STATED TASK: Return the material below in full and exactly.

DATA:
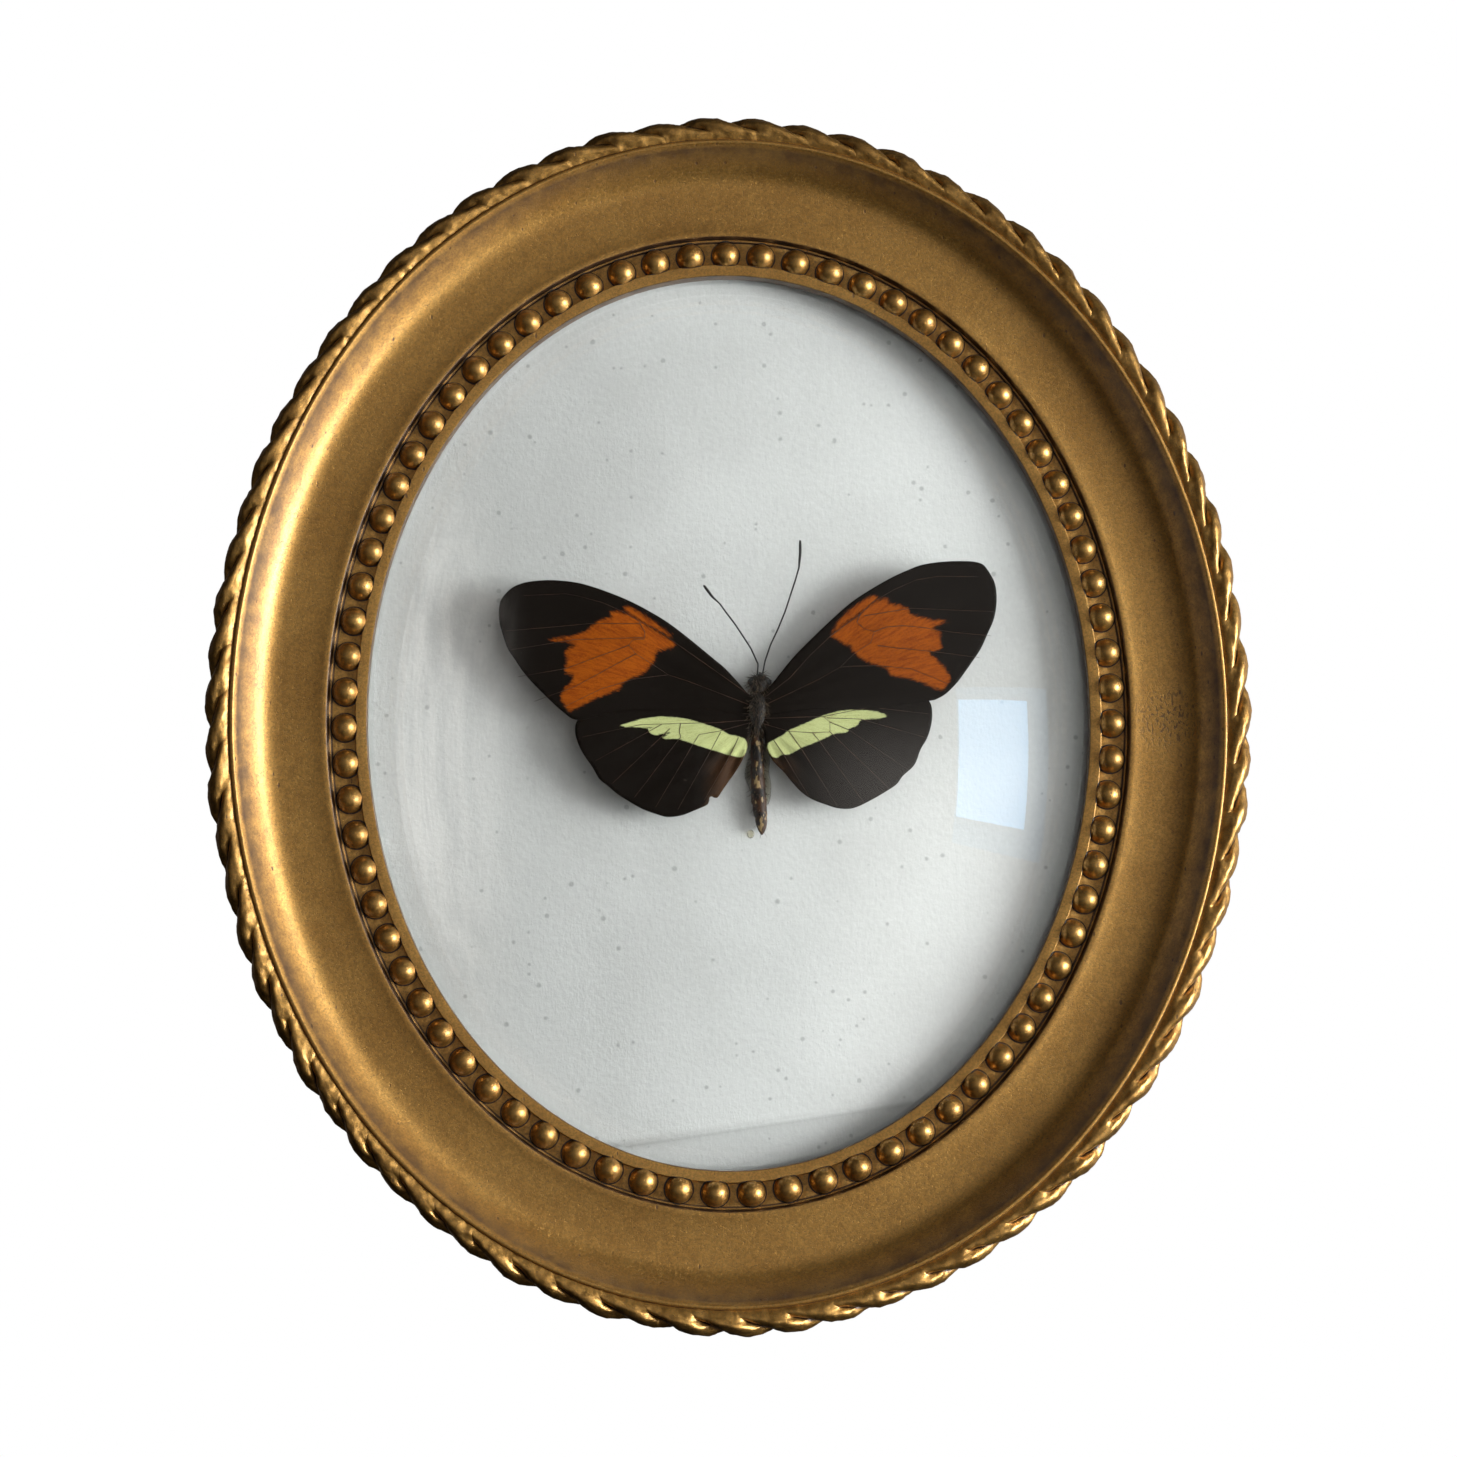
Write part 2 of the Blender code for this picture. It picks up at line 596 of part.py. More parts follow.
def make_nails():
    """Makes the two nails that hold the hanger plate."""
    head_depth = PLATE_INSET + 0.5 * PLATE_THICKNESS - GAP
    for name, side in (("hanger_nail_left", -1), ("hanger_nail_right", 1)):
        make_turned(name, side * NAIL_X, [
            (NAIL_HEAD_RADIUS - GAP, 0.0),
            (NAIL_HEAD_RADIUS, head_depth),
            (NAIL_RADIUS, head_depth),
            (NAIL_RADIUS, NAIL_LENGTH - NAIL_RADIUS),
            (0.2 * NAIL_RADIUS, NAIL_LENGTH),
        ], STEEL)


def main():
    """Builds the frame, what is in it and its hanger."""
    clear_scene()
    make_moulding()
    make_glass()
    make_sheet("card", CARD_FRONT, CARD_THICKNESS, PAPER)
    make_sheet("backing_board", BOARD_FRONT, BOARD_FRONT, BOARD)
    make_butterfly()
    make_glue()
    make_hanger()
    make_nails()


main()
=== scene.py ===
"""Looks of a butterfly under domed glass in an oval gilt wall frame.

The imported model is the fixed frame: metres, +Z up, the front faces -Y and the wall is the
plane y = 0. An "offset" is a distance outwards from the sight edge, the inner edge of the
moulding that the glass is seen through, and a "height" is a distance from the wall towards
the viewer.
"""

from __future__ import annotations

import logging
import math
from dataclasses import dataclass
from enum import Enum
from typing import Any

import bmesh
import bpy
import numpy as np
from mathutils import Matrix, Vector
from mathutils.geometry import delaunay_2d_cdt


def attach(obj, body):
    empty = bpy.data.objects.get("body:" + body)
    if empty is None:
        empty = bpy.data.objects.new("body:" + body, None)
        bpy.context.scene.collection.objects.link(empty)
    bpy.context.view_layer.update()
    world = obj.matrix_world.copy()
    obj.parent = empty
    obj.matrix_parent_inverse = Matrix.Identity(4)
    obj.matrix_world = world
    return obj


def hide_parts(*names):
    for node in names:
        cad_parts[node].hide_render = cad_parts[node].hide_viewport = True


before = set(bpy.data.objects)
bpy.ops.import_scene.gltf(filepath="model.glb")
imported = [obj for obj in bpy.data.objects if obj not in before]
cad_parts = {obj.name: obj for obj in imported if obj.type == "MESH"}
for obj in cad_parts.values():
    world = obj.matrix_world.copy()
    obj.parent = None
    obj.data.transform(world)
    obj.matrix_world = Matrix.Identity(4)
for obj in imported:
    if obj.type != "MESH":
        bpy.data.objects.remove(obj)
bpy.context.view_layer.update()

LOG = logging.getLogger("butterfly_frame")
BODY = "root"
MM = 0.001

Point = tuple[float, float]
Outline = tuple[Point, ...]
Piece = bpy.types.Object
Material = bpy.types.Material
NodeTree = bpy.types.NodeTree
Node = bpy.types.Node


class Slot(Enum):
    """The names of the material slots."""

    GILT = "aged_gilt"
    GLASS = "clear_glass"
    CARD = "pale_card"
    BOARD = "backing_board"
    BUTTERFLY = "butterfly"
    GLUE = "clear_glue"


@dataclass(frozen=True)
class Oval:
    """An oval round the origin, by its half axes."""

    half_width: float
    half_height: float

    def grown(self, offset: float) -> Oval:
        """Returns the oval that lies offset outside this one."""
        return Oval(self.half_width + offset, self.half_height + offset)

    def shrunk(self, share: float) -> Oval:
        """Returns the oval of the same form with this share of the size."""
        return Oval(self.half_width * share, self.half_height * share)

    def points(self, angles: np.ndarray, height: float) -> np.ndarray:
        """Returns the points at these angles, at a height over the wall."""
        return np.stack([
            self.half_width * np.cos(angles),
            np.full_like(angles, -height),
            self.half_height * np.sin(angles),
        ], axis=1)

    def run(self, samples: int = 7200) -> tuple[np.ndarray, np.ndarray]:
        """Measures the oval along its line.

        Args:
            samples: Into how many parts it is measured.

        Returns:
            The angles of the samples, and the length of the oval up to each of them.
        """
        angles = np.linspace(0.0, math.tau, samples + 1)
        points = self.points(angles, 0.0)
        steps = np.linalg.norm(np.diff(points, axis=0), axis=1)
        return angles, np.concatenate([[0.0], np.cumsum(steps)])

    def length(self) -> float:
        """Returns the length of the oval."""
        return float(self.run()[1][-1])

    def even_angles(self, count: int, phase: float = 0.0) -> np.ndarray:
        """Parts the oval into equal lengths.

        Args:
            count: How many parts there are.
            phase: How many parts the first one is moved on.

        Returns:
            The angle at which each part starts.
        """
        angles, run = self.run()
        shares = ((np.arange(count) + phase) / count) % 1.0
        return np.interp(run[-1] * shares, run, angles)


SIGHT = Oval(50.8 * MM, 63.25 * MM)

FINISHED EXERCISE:
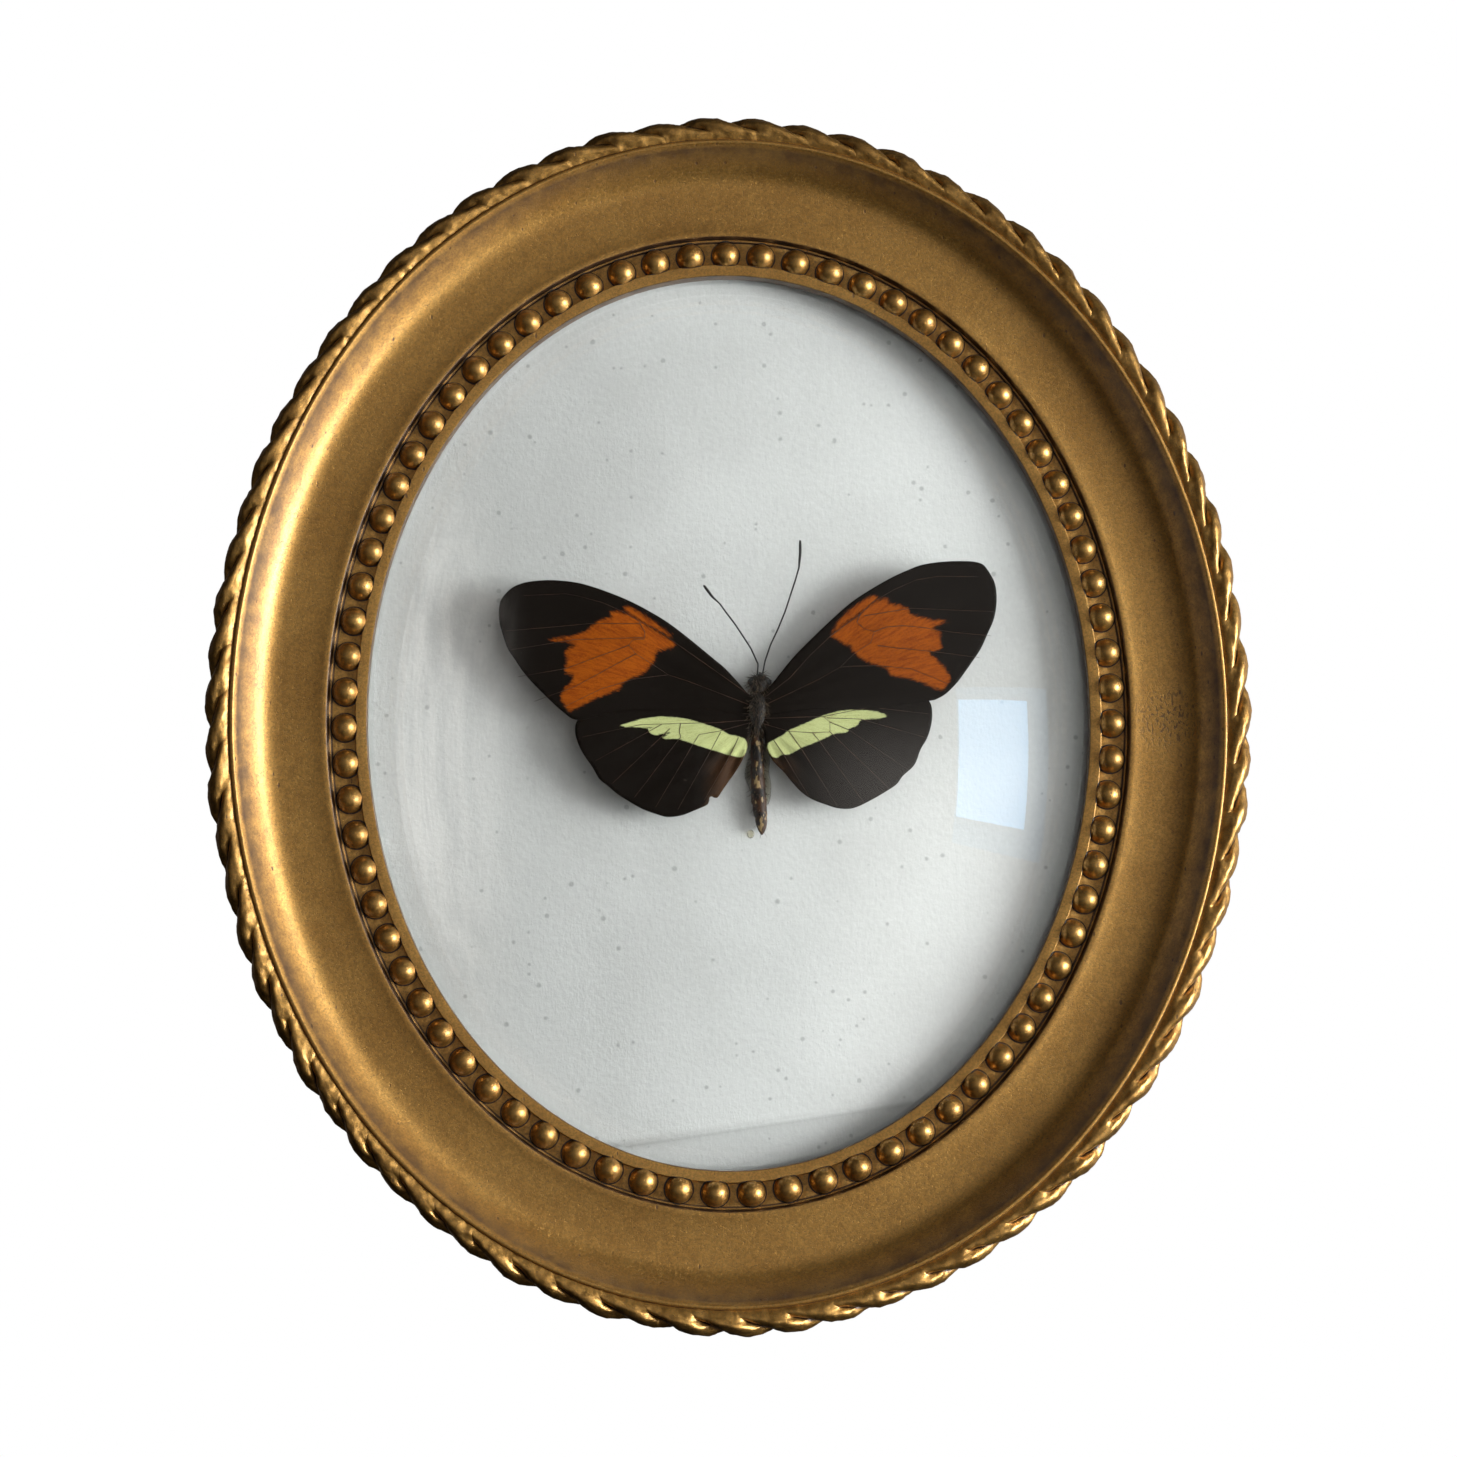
Write part 2 of the Blender code for this picture. It picks up at line 596 of part.py. More parts follow.
def make_nails():
    """Makes the two nails that hold the hanger plate."""
    head_depth = PLATE_INSET + 0.5 * PLATE_THICKNESS - GAP
    for name, side in (("hanger_nail_left", -1), ("hanger_nail_right", 1)):
        make_turned(name, side * NAIL_X, [
            (NAIL_HEAD_RADIUS - GAP, 0.0),
            (NAIL_HEAD_RADIUS, head_depth),
            (NAIL_RADIUS, head_depth),
            (NAIL_RADIUS, NAIL_LENGTH - NAIL_RADIUS),
            (0.2 * NAIL_RADIUS, NAIL_LENGTH),
        ], STEEL)


def main():
    """Builds the frame, what is in it and its hanger."""
    clear_scene()
    make_moulding()
    make_glass()
    make_sheet("card", CARD_FRONT, CARD_THICKNESS, PAPER)
    make_sheet("backing_board", BOARD_FRONT, BOARD_FRONT, BOARD)
    make_butterfly()
    make_glue()
    make_hanger()
    make_nails()


main()
=== scene.py ===
"""Looks of a butterfly under domed glass in an oval gilt wall frame.

The imported model is the fixed frame: metres, +Z up, the front faces -Y and the wall is the
plane y = 0. An "offset" is a distance outwards from the sight edge, the inner edge of the
moulding that the glass is seen through, and a "height" is a distance from the wall towards
the viewer.
"""

from __future__ import annotations

import logging
import math
from dataclasses import dataclass
from enum import Enum
from typing import Any

import bmesh
import bpy
import numpy as np
from mathutils import Matrix, Vector
from mathutils.geometry import delaunay_2d_cdt


def attach(obj, body):
    empty = bpy.data.objects.get("body:" + body)
    if empty is None:
        empty = bpy.data.objects.new("body:" + body, None)
        bpy.context.scene.collection.objects.link(empty)
    bpy.context.view_layer.update()
    world = obj.matrix_world.copy()
    obj.parent = empty
    obj.matrix_parent_inverse = Matrix.Identity(4)
    obj.matrix_world = world
    return obj


def hide_parts(*names):
    for node in names:
        cad_parts[node].hide_render = cad_parts[node].hide_viewport = True


before = set(bpy.data.objects)
bpy.ops.import_scene.gltf(filepath="model.glb")
imported = [obj for obj in bpy.data.objects if obj not in before]
cad_parts = {obj.name: obj for obj in imported if obj.type == "MESH"}
for obj in cad_parts.values():
    world = obj.matrix_world.copy()
    obj.parent = None
    obj.data.transform(world)
    obj.matrix_world = Matrix.Identity(4)
for obj in imported:
    if obj.type != "MESH":
        bpy.data.objects.remove(obj)
bpy.context.view_layer.update()

LOG = logging.getLogger("butterfly_frame")
BODY = "root"
MM = 0.001

Point = tuple[float, float]
Outline = tuple[Point, ...]
Piece = bpy.types.Object
Material = bpy.types.Material
NodeTree = bpy.types.NodeTree
Node = bpy.types.Node


class Slot(Enum):
    """The names of the material slots."""

    GILT = "aged_gilt"
    GLASS = "clear_glass"
    CARD = "pale_card"
    BOARD = "backing_board"
    BUTTERFLY = "butterfly"
    GLUE = "clear_glue"


@dataclass(frozen=True)
class Oval:
    """An oval round the origin, by its half axes."""

    half_width: float
    half_height: float

    def grown(self, offset: float) -> Oval:
        """Returns the oval that lies offset outside this one."""
        return Oval(self.half_width + offset, self.half_height + offset)

    def shrunk(self, share: float) -> Oval:
        """Returns the oval of the same form with this share of the size."""
        return Oval(self.half_width * share, self.half_height * share)

    def points(self, angles: np.ndarray, height: float) -> np.ndarray:
        """Returns the points at these angles, at a height over the wall."""
        return np.stack([
            self.half_width * np.cos(angles),
            np.full_like(angles, -height),
            self.half_height * np.sin(angles),
        ], axis=1)

    def run(self, samples: int = 7200) -> tuple[np.ndarray, np.ndarray]:
        """Measures the oval along its line.

        Args:
            samples: Into how many parts it is measured.

        Returns:
            The angles of the samples, and the length of the oval up to each of them.
        """
        angles = np.linspace(0.0, math.tau, samples + 1)
        points = self.points(angles, 0.0)
        steps = np.linalg.norm(np.diff(points, axis=0), axis=1)
        return angles, np.concatenate([[0.0], np.cumsum(steps)])

    def length(self) -> float:
        """Returns the length of the oval."""
        return float(self.run()[1][-1])

    def even_angles(self, count: int, phase: float = 0.0) -> np.ndarray:
        """Parts the oval into equal lengths.

        Args:
            count: How many parts there are.
            phase: How many parts the first one is moved on.

        Returns:
            The angle at which each part starts.
        """
        angles, run = self.run()
        shares = ((np.arange(count) + phase) / count) % 1.0
        return np.interp(run[-1] * shares, run, angles)


SIGHT = Oval(50.8 * MM, 63.25 * MM)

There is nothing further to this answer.